William Scott Hoge
An Adaptive Signal Processing Approach to Dynamic Magnetic Resonance Imaging Subject:
Date: Defended May 14, 2001
Abstract
Magnetic resonance imaging (MRI) is a powerful non-invasive imaging tool that has found extensive use in medical diagnostic procedures. Dynamic MRI refers to the acquisition of multiple images in order to observe changes in tissue structure over time. Clinical applications include the observation of the early flow of contrast agent to detect tumors and real time monitoring of surgical interventions and thermal treatments. The primary goal of our research is to reduce the acquisition time of dynamic MRI sequences through the application of signal processing concepts. These concepts include adaptive filtering techniques, system subspace identification, and subspace tracking. Presented in this thesis are methods to find estimates of the true sequence images from a limited amount of acquired data using optimization of multiparameter function techniques. The methods build on the linear MRI system response model first proposed by Panych and Zientara. Three new methods related to dynamic MRI are presented.
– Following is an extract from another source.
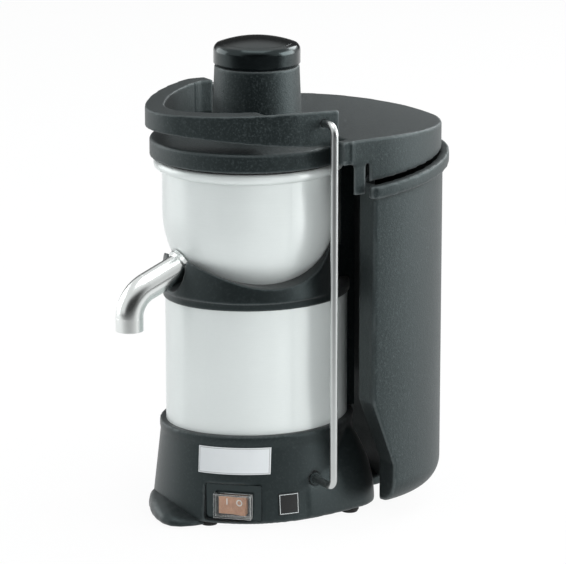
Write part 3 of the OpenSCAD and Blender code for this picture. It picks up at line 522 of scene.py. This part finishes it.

First, because medically significant changes are typically limited to a small region of interest (ROI), a static ROI estimation problem is presented along with a numerical solution algorithm. This static problem has parallels to matrix completion problems in the field of linear algebra. Second, a general adaptive image estimation framework for dynamic MRI is described. Analysis shows that most previous low-order methods are special cases of this general framework. Third, two methods are presented for identifying suitable MR data acquisition inputs to use with the adaptive estimation framework: one relies on a conjugate gradient algorithm constrained to the Stiefel manifold; the second relies on linear prediction. The combination of the adaptive estimation framework and dynamic input identification methods provide a mechanism to efficiently track changes in an image slice, potentially enabling significant acquisition time savings in a clinical setting.